I was in the prime of my wealth management career. About to turn 30, I managed investments for 20-plus multigenerational high-net-worth families. I’d spent several years climbing the corporate ladder, and finding “success.” And then the epiphany struck—success wasn’t about titles and more money; there had to be something deeper.

I started to see a clear separation between people of wealth and people of scarcity; the poor and struggling individuals with whom I came in contact from volunteering. I realized I could bridge the gap, and that I had the empathy, passion and skill set to help.

It took me until age 33 to fulfill one particular goal, to travel in Africa. It marked an entry into impact investing, a process by which people define their values—what they care about, the change they want to see—and link them to both their financial goals.

How is an effective impact strategy built? It involves the following four elements:

1. Uncover values and goals

Impact investing is similar to traditional investing, just a step or two deeper. Traditional investing fundamentals are carried through to an impact investing strategy. The process is designed to identify the issues investors care about it, and the methods they’ll employ to effect change.

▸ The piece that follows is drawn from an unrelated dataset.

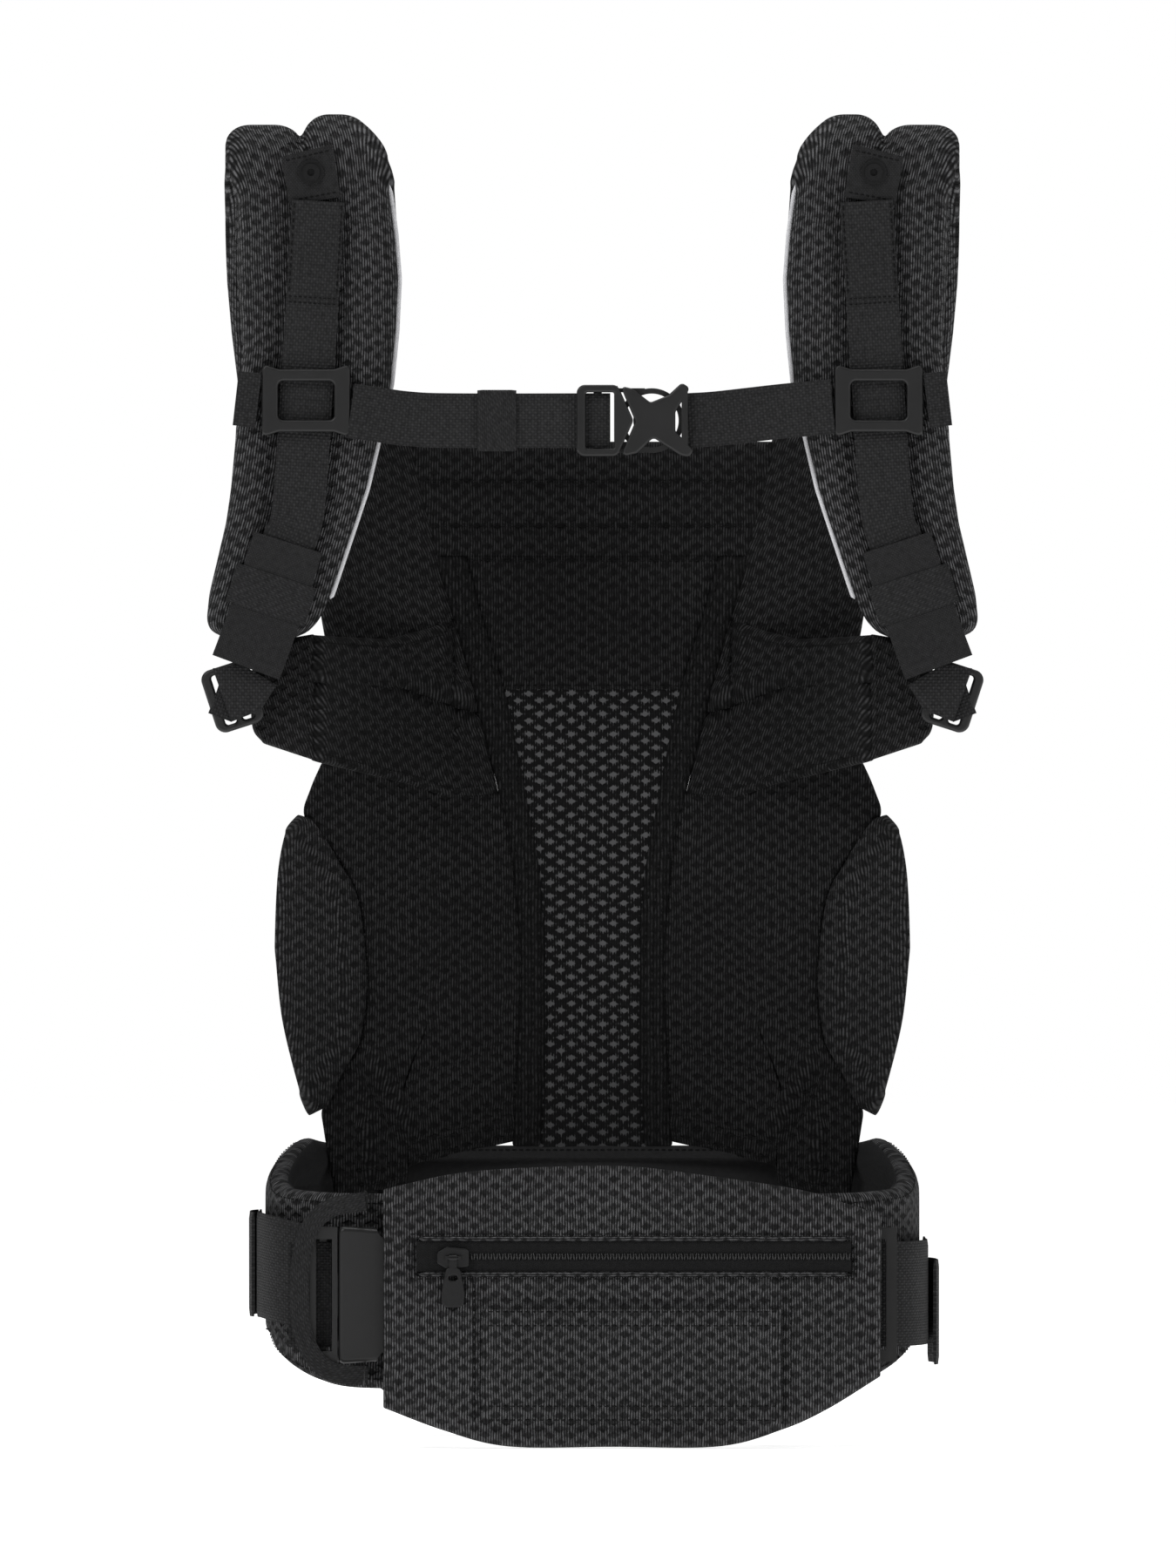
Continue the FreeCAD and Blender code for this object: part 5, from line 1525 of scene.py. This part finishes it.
        def middle(across: Array, up: Array) -> Array:
            """Places on the wing's middle surface."""
            spots = along(plan, across)
            low = np.interp(spots[:, 0], bottom[:, 0], bottom[:, 1])
            high = np.interp(spots[:, 0], top[:, 0], top[:, 1])
            z = low + (high - low) * up
            heights = np.array([300, 337, 368, 397]) * MM
            rail = np.interp(z, heights, np.array([-43, -51.5, -59.5, -67.3]) * MM)
            x = spots[:, 0] + np.clip((spots[:, 0] + 75 * MM) / (30 * MM), 0, 1) * (rail + 45 * MM)
            y = np.where(x > -67 * MM, np.minimum(spots[:, 1], panel_depth(x)), spots[:, 1])
            fold = ridge(x, z, (-134, 363.5), (-94, 360.5), 2.4, -7)
            fold += ridge(x, z, (-94, 360.5), (-57, 348), 2.4, -7)
            fold += ridge(x, z, (-130, 371), (-94, 369), 4.5, 4) + ridge(x, z, (-94, 369), (-62, 356), 4.5, 4)
            fold += ridge(x, z, (-128, 374), (-80, 372), 6, 1.8) + ridge(x, z, (-92, 330), (-70, 318), 7, 2.6)
            fold += ridge(x, z, (-120, 338), (-88, 330), 6, -1.4)
            return np.stack([x - fold * 0.3, y - fold, z], axis=1)
        crown = edge_crown(150 * MM, 66 * MM, 6 * MM)
        depth = thickness(1.0, 3.2, crown)
        pad = Pad("soft_wing", 100, 48, middle, depth, depth).build()
        hands(pad.finish(), "soft_wing", "rib", "knit", "wing")
        for share in (0.06, 0.94):
            row = pad.seam("wing_row", [(0.03, share), (0.97, share)])
            hands(row, f"wing_row_{int(share * 100)}", "thread", "knit")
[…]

It begins by asking two questions:

  • If you could only “move the needle” on one or two issue areas, what would they be and why?
  • How would each and every investment you make have an impact, whether it’s in their 401(k) or investment portfolio, their consumption decisions and even where to send their kids to school?

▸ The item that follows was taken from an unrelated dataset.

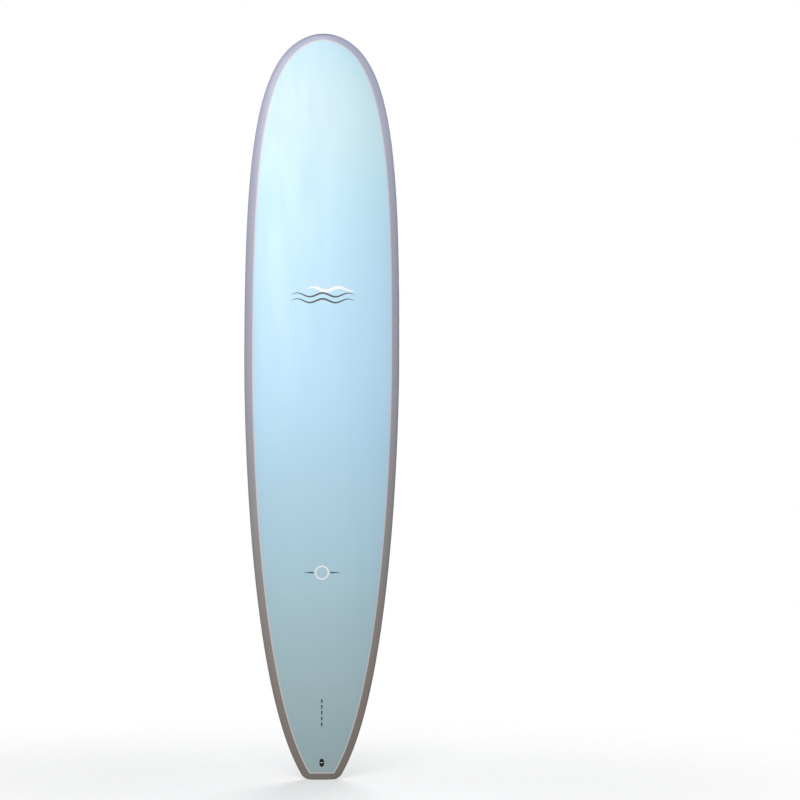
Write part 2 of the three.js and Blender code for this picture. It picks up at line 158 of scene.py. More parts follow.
def tip_arc(steps):
    """The nose tip's arc up to the centre line, without its first point."""
    turns = [NOSE_TURN * i / steps for i in range(steps - 1, -1, -1)]
    return [(*on_nose_arc(turn), math.sin(turn), math.cos(turn)) for turn in turns]


nose_side = bezier(
    [
        (HALF_WIDTH, WIDE_POINT),
        (HALF_WIDTH, WIDE_POINT + ABOVE_WIDE_PULL),
        on_nose_arc(NOSE_TURN, NOSE_ARC_PULL),
        on_nose_arc(NOSE_TURN),
    ],
    NOSE_SIDE_STEPS,
)
sides = tail_side + nose_side[1:] + tip_arc(TIP_STEPS)


def look_up(points, z):
    """x at z on a line of (x, z) points that rises in z."""
    i = min(max(bisect_right(points, z, key=lambda p: p[1]), 1), len(points) - 1)
    (x0, z0), (x1, z1) = points[i - 1], points[i]
    share = min(max((z - z0) / (z1 - z0), 0), 1)
    return x0 + (x1 - x0) * share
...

This helps to solidify why, exactly, an investor would want to engage in impact investing.

2. Develop a mission statement

These answers form the basis for an impact investing mission statement, which is both similar and different from a traditional business mission statement. It’s similar in that there is a stated intention, something like “I wish to eradicate poverty for one million people.”

It’s different in that it also contains a statement about how it will be accomplished, as well as a metric for measurement.   

The why is in any mission statement. The how and what are added to an impact investing mission statement.

3. Identify areas of interest

How are investor resources then allocated among different issue areas about which they’re passionate? It’s done through something called the “values game,” a practical method for sharpening focus.

Here’s how it works:

One hundred coins are distributed with instructions to allocate among nine high-level issue areas, with the coins naturally representing investable areas both in the traditional sense and from a charitable perspective. No concern is given to guilt and/or worry; it’s a free and open exercise. Your blank canavas.

The investor might have 40 percent allocated to poverty alleviation and economic development, 22 percent to education, 33 percent to women’s empowerment, and the remainder in energy and the environment. The game consists of multiple rounds, each with accompanying questions meant to educate and illuminate investors as to what they really feel and why.

It’s about identifying how deeply, or passionately, someone feels about a particular issue area. Ultimately, it’s a dialogue. It’s coaching investors, rather than simply presenting important issue areas and attempting to determine their interest and capital allocation commitment.

4. Match goals with specific impact investment opportunities

The top three issue areas are the focus of the investment opportunity, and where to concentrate assets to match values. Because impact is subjective to the individual investor, there is no right or wrong answer. It seeks a financial return equal or better, in most cases, to a traditional investment, but it’s also looking to measure its impact

It’s also a journey, over the course of which the investor, and their definition of impact investing, will change. Ask any impact investing veteran and they’ll tell you they’re far from where they started. They’ll also argue that good philanthropists are good investors, and good investors are good philanthropists; they need not be separate.

I entered this business because I truly believe there is enough money to change the world, it simply needs to be allocated effectively. With the rise of impact investing, we have the power to utilize our money to not only garner a financial return, but change a life in the process. I challenge each of you reading to close your eyes and imagine the one issue that means the most to you. Whether it be with time, money or personal resources, I invite you to invest in that issue in whatever way you can at this moment to welcome you into the world of impact investing.